Seeing too many newbies misled by all too many workshops make me feel hopeless about the future of photography.
To be honest, I often find real good photographers with good photographic vision who are absolutely NOT PROs, and they would never wanna become PROs. They absolutely DO NOT need to be addressed or regarded as PROs. I deeply wish to find MORE of them. I need such friends.

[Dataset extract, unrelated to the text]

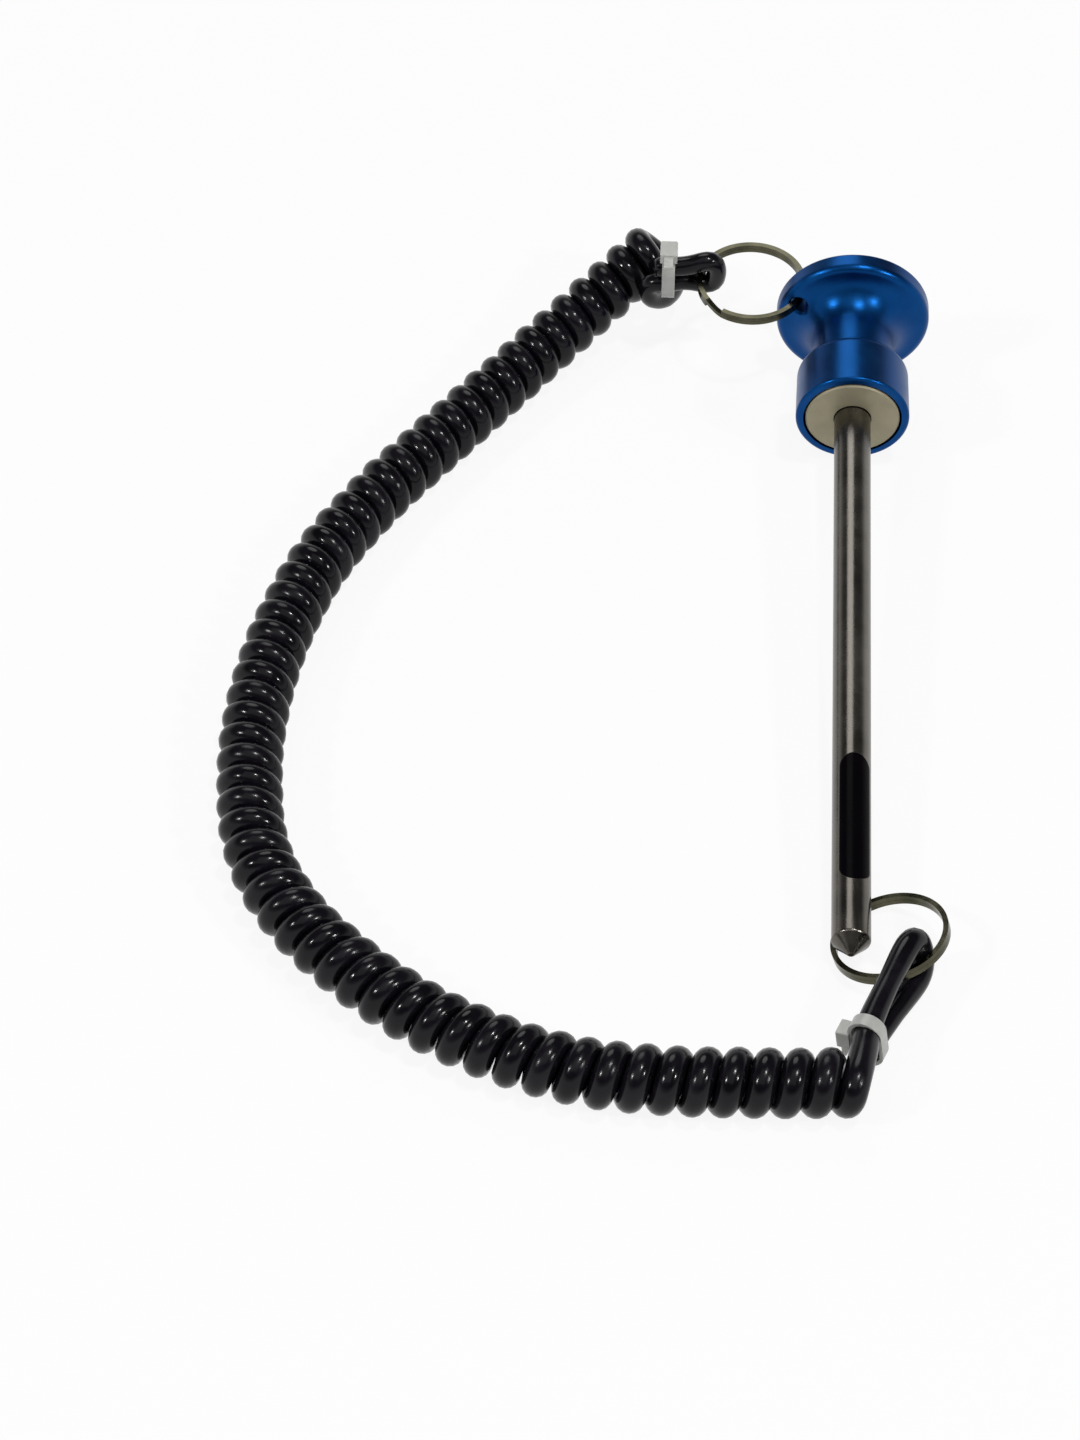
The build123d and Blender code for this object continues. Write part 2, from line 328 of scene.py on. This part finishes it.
def pin_place(tree):
    # turned so that Y runs along the pin's axis
    turn = make(tree, "ShaderNodeMapping", Vector=object_place(tree), Rotation=(-TILT, 0, 0))
    return turn.outputs["Vector"]


def cloudy_polish(tree, inlet, outlet, clouds, least, most, smoother, rougher):
    # soft clouds that shade the colour and change how rough the finish is
    cloud = make(tree, "ShaderNodeTexNoise", object_place(tree), **clouds)
    spread = make(tree, "ShaderNodeMapRange", Value=cloud.outputs["Fac"], From_Min=least, From_Max=most)
    put(tree, spread.inputs["To Min"], smoother)
    put(tree, spread.inputs["To Max"], rougher)
    rough = maths(tree, "ADD", spread.outputs["Result"], inlet.outputs["Base Rough"])
    tree.links.new(rough, outlet.inputs["Rough"])
    tree.links.new(cloud.outputs["Fac"], outlet.inputs["Shade"])


def turning_marks():
    # fine turning marks round the pin's axis, with a little uneven polish
    inputs = {"Pitch": 2400.0, "Base Rough": 0.25}
    tree, inlet, outlet = group("turning_marks", inputs, ["Value", "Rough", "Shade"])
    place = pin_place(tree)
    flat = make(tree, "ShaderNodeVectorMath", place, (25.0, 900.0, 25.0), operation="MULTIPLY")
    streaks = make(tree, "ShaderNodeTexNoise", flat.outputs["Vector"], Scale=1.0, Detail=3.0, Roughness=0.7)
    along = make(tree, "ShaderNodeSeparateXYZ", place).outputs["Y"]
    wave = maths(tree, "SINE", maths(tree, "MULTIPLY", along, inlet.outputs["Pitch"]))
    marks = maths(tree, "MULTIPLY_ADD", wave, 0.25, streaks.outputs["Fac"])
    tree.links.new(marks, outlet.inputs["Value"])
    clouds = {"Scale": 90.0, "Detail": 4.0, "Roughness": 0.6}
    cloudy_polish(tree, inlet, outlet, clouds, 0.3, 0.7, -0.05, 0.07)
    return tree


def fine_grain():
    # fine grain and faint scuffs, for plastic and plated metal
    inputs = {"Base Rough": 0.2, "Spread": 0.08}
    tree, inlet, outlet = group("fine_grain", inputs, ["Value", "Rough", "Shade"])
    grain = make(tree, "ShaderNodeTexNoise", object_place(tree), Scale=1500.0, Detail=2.0, Roughness=0.5)
    tree.links.new(grain.outputs["Fac"], outlet.inputs["Value"])
    clouds = {"Scale": 160.0, "Detail": 5.0, "Roughness": 0.62}
    cloudy_polish(tree, inlet, outlet, clouds, 0.35, 0.7, 0.0, inlet.outputs["Spread"])
    return tree


def dark_field():
    # 1 inside a field with round ends on the upper side of the rod, 0 elsewhere
    tree, _, outlet = group("dark_field", {}, ["Value"])
    spot = make(tree, "ShaderNodeSeparateXYZ", pin_place(tree)).outputs
    near = make(tree, "ShaderNodeClamp", spot["Y"], FIELD_START + FIELD_R, FIELD_END - FIELD_R)
    middle = make(tree, "ShaderNodeCombineXYZ", FIELD_X, near.outputs["Result"])
    here = make(tree, "ShaderNodeCombineXYZ", spot["X"], spot["Y"])
    ends = (middle.outputs["Vector"], here.outputs["Vector"])
    gap = make(tree, "ShaderNodeVectorMath", *ends, operation="DISTANCE").outputs["Value"]
    edge = {"From_Min": FIELD_R - FIELD_EDGE, "From_Max": FIELD_R + FIELD_EDGE}
    inside = make(tree, "ShaderNodeMapRange", Value=gap, To_Min=1.0, To_Max=0.0, **edge)
    upper = maths(tree, "GREATER_THAN", spot["Z"], AXIS_OVER)
    both = maths(tree, "MULTIPLY", inside.outputs["Result"], upper)
    tree.links.new(both, outlet.inputs["Value"])
    return tree


TURNED = turning_marks()
GRAIN = fine_grain()


# materials
def material(name, **sockets):
    mat = bpy.data.materials.new(name)
    mat.use_nodes = True
    shader = mat.node_tree.nodes["Principled BSDF"]
    for key, value in sockets.items():
        shader.inputs[key.replace("_", " ")].default_value = value
    return mat, mat.node_tree, shader


def surface(tree, shader, pattern, dark, light, bump, depth, **inputs):
    # the pattern's shade, roughness and relief on a material; gives the colour back
    work = make(tree, "ShaderNodeGroup", node_tree=pattern)
    for key, value in inputs.items():
        work.inputs[key.replace("_", " ")].default_value = value
    colour = two_tone(tree, work.outputs["Shade"], 0.3, dark, 0.72, light)
    relief = make(tree, "ShaderNodeBump", Strength=bump, Distance=depth, Height=work.outputs["Value"])
    tree.links.new(colour, shader.inputs["Base Color"])
    tree.links.new(work.outputs["Rough"], shader.inputs["Roughness"])
    tree.links.new(relief.outputs["Normal"], shader.inputs["Normal"])
    return colour


def turned_shine(tree, shader, amount):
    # turning marks spread a highlight along the pin, not round it
    ring = make(tree, "ShaderNodeTangent", direction_type="RADIAL", axis="Y")
    tree.links.new(ring.outputs["Tangent"], shader.inputs["Tangent"])
    shader.inputs["Anisotropic"].default_value = amount
    shader.inputs["Anisotropic Rotation"].default_value = 0.25


def blue_anodised():
    mat, tree, shader = material("blue_anodised", Metallic=0.95)
    dark, light = (0.0012, 0.040, 0.165), (0.0026, 0.062, 0.225)
    surface(tree, shader, TURNED, dark, light, bump=0.14, depth=0.00005, Pitch=9000.0, Base_Rough=0.33)
    turned_shine(tree, shader, 0.4)
    return mat


def ground_steel():
    # bare steel, with a black field that isn't metallic
    mat, tree, shader = material("ground_steel", Specular_IOR_Level=0.02)
    dark, light = (0.100, 0.093, 0.082), (0.165, 0.155, 0.138)
    finish = {"bump": 0.13, "depth": 0.00005, "Pitch": 14000.0, "Base_Rough": 0.25}
    steel = surface(tree, shader, TURNED, dark, light, **finish)
    turned_shine(tree, shader, 0.5)
    field = make(tree, "ShaderNodeGroup", node_tree=dark_field()).outputs["Value"]
    black = (0.0016, 0.0012, 0.0018, 1)
    colour = make(tree, "ShaderNodeMix", data_type="RGBA", Factor=field, A=steel, B=black)
    tree.links.new(colour.outputs["Result"], shader.inputs["Base Color"])
    tree.links.new(maths(tree, "SUBTRACT", 1.0, field), shader.inputs["Metallic"])
    return mat


def magnet_nickel():
    mat, tree, shader = material("magnet_nickel", Metallic=0.5)
    dark, light = (0.25, 0.225, 0.150), (0.33, 0.30, 0.205)
    surface(tree, shader, GRAIN, dark, light, bump=0.12, depth=0.00004, Base_Rough=0.42, Spread=0.12)
    return mat


def ring_nickel():
    mat, tree, shader = material("ring_nickel", Metallic=1.0)
    dark, light = (0.040, 0.038, 0.024), (0.105, 0.100, 0.066)
    surface(tree, shader, GRAIN, dark, light, bump=0.1, depth=0.00004, Base_Rough=0.14, Spread=0.12)
    return mat


def black_cord():
    mat, tree, shader = material("black_cord", IOR=1.4, Specular_IOR_Level=0.3)
    dark, light = (0.0016, 0.0013, 0.0022), (0.0055, 0.0045, 0.0072)
    surface(tree, shader, GRAIN, dark, light, bump=0.12, depth=0.00003, Base_Rough=0.12, Spread=0.16)
    return mat


def tie_nylon():
    mat, tree, shader = material("tie_nylon", IOR=1.5, Subsurface_Weight=0.3, Subsurface_Scale=1.0)
    shader.inputs["Subsurface Radius"].default_value = (0.002, 0.002, 0.0018)
    dark, light = (0.31, 0.315, 0.30), (0.42, 0.425, 0.40)
    surface(tree, shader, GRAIN, dark, light, bump=0.1, depth=0.00004, Base_Rough=0.34, Spread=0.12)
    return mat


def dress(mat, *pieces):
    for piece in pieces:
        slots = piece.data.materials
        if not slots:
            slots.append(mat)
        for i in range(len(slots)):
            slots[i] = mat


dress(blue_anodised(), nodes["knob"])
dress(ground_steel(), nodes["rod"])
dress(magnet_nickel(), nodes["magnet"])
dress(ring_nickel(), nodes["upper_ring"], nodes["lower_ring"])
dress(black_cord(), cord)
dress(tie_nylon(), nodes["upper_tie"], nodes["lower_tie"])


# stage
def white_floor():
    # white to the camera and in reflections, grey to the light, with the part's shadow on it
    grey = (FLOOR_GREY, FLOOR_GREY, FLOOR_GREY, 1)
    mat, tree, shader = material("floor_white", Base_Color=grey, Roughness=0.9)
    rays = make(tree, "ShaderNodeLightPath").outputs
    seen = maths(tree, "MAXIMUM", rays["Is Camera Ray"], rays["Is Glossy Ray"])
    seen = maths(tree, "MAXIMUM", seen, rays["Is Transmission Ray"])
    white = make(tree, "ShaderNodeEmission", Color=(1, 1, 1, 1), Strength=1.0)
    shaders = (shader.outputs["BSDF"], white.outputs["Emission"])
    mix = make(tree, "ShaderNodeMixShader", maths(tree, "MULTIPLY", seen, FLOOR_GLOW), *shaders)
    tree.links.new(mix.outputs["Shader"], tree.nodes["Material Output"].inputs["Surface"])
    return mat


def studio():
    # white low down, and a darker ceiling for the metal to show
    world = bpy.data.worlds.new("studio")
    world.use_nodes = True
    tree = world.node_tree
    way = make(tree, "ShaderNodeTexCoord").outputs["Generated"]
    height = make(tree, "ShaderNodeSeparateXYZ", way).outputs["Z"]
    colour = two_tone(tree, height, 0.12, (1, 1, 1), 0.42, (0.10, 0.10, 0.10))
    tree.links.new(colour, tree.nodes["Background"].inputs["Color"])
    tree.nodes["Background"].inputs["Strength"].default_value = 1.0
    return world


def lamp(name, way, distance, size, power, shape="DISK"):
    data = bpy.data.lights.new(name, "AREA")
    data.shape = shape
    data.size = size
    data.energy = power
    obj = bpy.data.objects.new(name, data)
    bpy.context.scene.collection.objects.link(obj)
    way = Vector(way).normalized()
    obj.location = way * distance
    obj.rotation_euler = (-way).to_track_quat("-Z", "Y").to_euler()


bpy.ops.mesh.primitive_plane_add(size=FLOOR_SIZE, location=(0, 0, -CLEAR))
ground = bpy.context.object
ground.name = "floor"
dress(white_floor(), ground)
bpy.context.scene.world = studio()

# three small room lamps, which the glossy cord shows as three dots on each turn
lamp("lamp_left", (-0.69, -0.33, 0.64), 2.2, 0.17, 15)
lamp("lamp_over", (0.20, -0.14, 0.97), 2.2, 0.17, 17)
lamp("lamp_right", (0.64, -0.42, 0.64), 2.2, 0.17, 15)
# a lamp beyond the pin, which the rod shows as a bright stripe along it
lamp("lamp_beyond", (-0.16, 0.66, 0.73), 2.4, 1.2, 11)
# one broad soft light from above and behind the camera
lamp("soft_box", (-0.1, -0.35, 0.93), 2.6, 2.2, 9, "SQUARE")

bpy.context.scene.view_settings.view_transform = "Standard"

If you think deeper, the meaning of PRO is no longer like the good old film days, when only the trained dare to call themselves PROs. The meaning of PRO today has only one meaning: making money out of photography at least one weekend per month? No wonder we have so many PROs today, and you see them in offices from Mondays to Fridays. They use their bosses' computers to answer your enquiries.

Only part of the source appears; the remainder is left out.